Avez-vous observé une baisse de l'activité e-commerce de vos clients depuis le déconfinement et la réouverture des commerces ?

Aucun marchand n'a fermé son canal online quand les magasins ont rouvert. Le canal online est devenu un canal clé comme l'offline. Il faut prendre du recul sur ce qui s'est passé au début de la crise. Le gouvernement a rapidement pris des mesures pour digitaliser certains secteurs comme la téléconsultation ou les acquisitions immobilières, et donc pour permettre de payer en ligne ces services.

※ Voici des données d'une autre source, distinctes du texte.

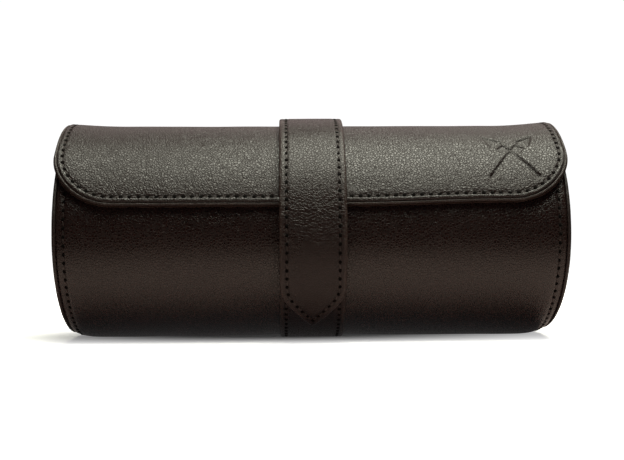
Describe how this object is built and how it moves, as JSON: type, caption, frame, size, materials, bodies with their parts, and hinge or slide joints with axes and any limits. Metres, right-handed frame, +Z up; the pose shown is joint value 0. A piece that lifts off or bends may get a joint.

La question qui se pose aujourd'hui est : quel va être le comportement du consommateur dans le futur ? Va-t-il prendre l'habitude de consommer en ligne ?  C'est évidemment difficile à prévoir. Je suis très optimiste de manière générale sur cette économie. Comme à chaque crise, les modes de vie et de consommation sont secoués et il en ressort toujours de nouveaux concepts et parfois même des géants du web. 

Avez-vous mis en suspens certains projets pendant le confinement ?

"L'offre de paiement en magasin arrivera très bientôt en Europe"

Pas vraiment, nous avons justement profité de cette période pour accélérer nos investissements. C'est d'ailleurs l'objet de la levée de fonds de 600 millions d'euros que nous avons annoncée en avril dernier. Nous continuons à renforcer les fondamentaux, comme l'infrastructure, pour être capables de toujours plus absorber de volumes. Nous avons aussi signé des partenariats stratégiques et intégré de gros réseaux de carte. 

Contrairement à Adyen, Stripe mise très peu sur le paiement en magasin. Cette crise vous conforte-t-elle dans ce choix ?

Nous avons lancé Terminal (le nom de l'offre de paiement en magasin, ndlr) aux Etats-Unis en 2018, et l'offre arrivera très bientôt en Europe. Nous ne faisons pas d'opposition entre offline et online. Les marchands ont simplement besoin d'une infrastructure unifiée pour leur permettre de proposer l'expérience client qui leur correspond le mieux. Terminal peut être un complément extrêmement intéressant dans certains cas, pour un pop-up store ou un réseau de franchise par exemple.

Quelle est votre roadmap 2020 pour la France ?

Nous reparlerons au moment de Sessions (conférence dédiée aux utilisateurs de Stripe fin 2020, ndlr). Certains produits que nous avons lancés dans d'autres géographies du monde vont arriver prochainement en France. Nous allons aussi nous appuyer sur notre hub d'ingénieurs en Europe pour continuer à investir ici.

Les banques et commerçants français demandent un report de l'authentification forte. Etes-vous d'accord avec eux ?

Nous ne prenons pas forcément de position là-dessus. Nous avons fait le pari d'être prêts au plus tôt pour permettre aux marchands de se préparer. Nos API seront adaptées quel que soit les changements à venir.

Guillaume Princen est directeur général de Stripe France depuis mai 2014. De 2010 à 2014, il était senior engagement manager chez McKinsey. En avril 2009, il a fondé MyC, une application de publicité mobile.